İnsan ateştir yanarken yakar. Şunu şöyle değiştirirsek: devrimci insan daha çok yakar ve gerçekten özellikle Ayhan Yoldaş’ımızın şahsında anacığı aradan 9 yıl geçmiş olmasına rağmen aynı acıyı, aynı duyguyu yaşıyor. Babası, akrabaları ve Yoldaşları olarak bizler de aynı acıyı yaşıyoruz. Fakat devrimciler acılara yas tutarak hayata tutunmazlar. Kendinden önceki kaybettikleri Yoldaşların mücadele geleneğine sahip çıkarak, o geleneği yaşatarak onlara layık olmanın yollarını bulurlar. İşte Halkın Kurtuluş Partisi şehitlerimizin mücadelesini ve mücadele geleneğini 46 yıl geçmiş olsa da 9 yıl geçmiş olsa da ya da 90 yıl geçecek olsa da yine aynı heyecan, aynı duyguyla sürdürmektedir. Üç Şehitler de Ayhan Yoldaşımız da halk önderiydiler. Özellikle Üç Şehitlerden Mahmut Yoldaşımız aynı zamanda bir işçi önderiydi, devrimci bir işçiydi. Ayhan Yoldaş da aynı zamanda devrimci bir işçiydi ve halk önderiydi. Yani bu ülkenin vatanının, vatan topraklarının, doğasının, çevresinin talan edilmesine; baskı, sömürü ve soygun düzenine isyan ettikleri için devrimci kavgaya atılmışlardı.

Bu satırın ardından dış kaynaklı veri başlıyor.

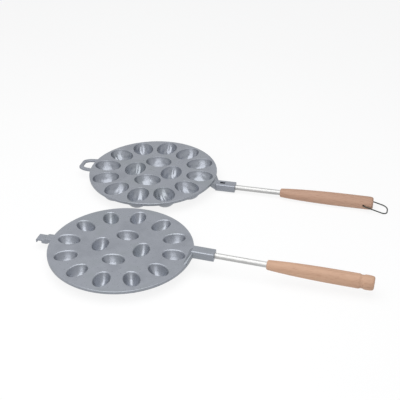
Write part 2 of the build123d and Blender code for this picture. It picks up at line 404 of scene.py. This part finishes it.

Bakın daha bir ay oldu bu çevrede gözümüzün gördüğü bütün alanlar yanmış durumda. Ayhan Yoldaşımızın yanında bulunan ağaçlar da yanmış durumda. Yani bu Parababaları düzeni, bu vurguncu-soyguncu iktidarlar, bugünkü gazetelerde ya da basında çıktığı gibi ortaya çıkıyor ki bu ormanları bilerek yaktılar. Buraları imara açmak için yaktılar. 30 Ağustos tarihli cumhurbaşkanı kararnamesinde de bu yayınlanmış durumda. İşte bunlara isyan ediyoruz biz. Yoldaşlarımız da geçmişte, sağlıklarındaki yaşadıkları bütün haksızlıklara isyan ettiler. Şentepe’de Üç Şehitler halk önderi olmanın hakkını fazlasıyla verdiler. O nedenle polisin hedefi oldular uykularında. Aslında bir çatışmaya girmiş olsalardı belki de canlarını koruyacaklardı. Bellerinde silah ama gece yarısı uykularında kalleşçe, alçakça katledildiler. Ayhan Yoldaş da hayata çok sıkı sıkıya sarılan, devrimci kavgaya bilinçlice, dürüstçe, onurluca sahip çıkan bir Yoldaşımızdı ama onun da şansızlığı ya da kaderin bizi böyle bir sonla karşılaştırması, kanser düzenindeki o yakalandığı kanser illetiydi. Aslında bir yandan da Ayhan Yoldaş kendine her alanda olduğu gibi sağlık sorununda da aşırı güvendiğinden geciktiğini düşünüyorum ben.  Yani keşke daha önce erken teşhisle sağlık sorununu yakalayabilseydik, kurtulabilseydi Yoldaşımız, şu anda birlikte mücadele edecektik. Sözü fazla uzatmayalım Yoldaşlar; yine Kutay Yoldaş’ın şiirinde de belirttiği gibi ölenler dövüşerek öldüler, güneşe gömüldüler, vaktimiz yok onların matemini tutmaya. Akın var güneşe akın. Güneşi zapt edeceğiz, güneşin zaptı yakın.”

Anma sırasında sık sık “Ayhan Kaya Ölümsüzdür”, “Devrim Şehitleri Ölümsüzdür”, “Üç Şehitler Ölümsüzdür” sloganları atıldı.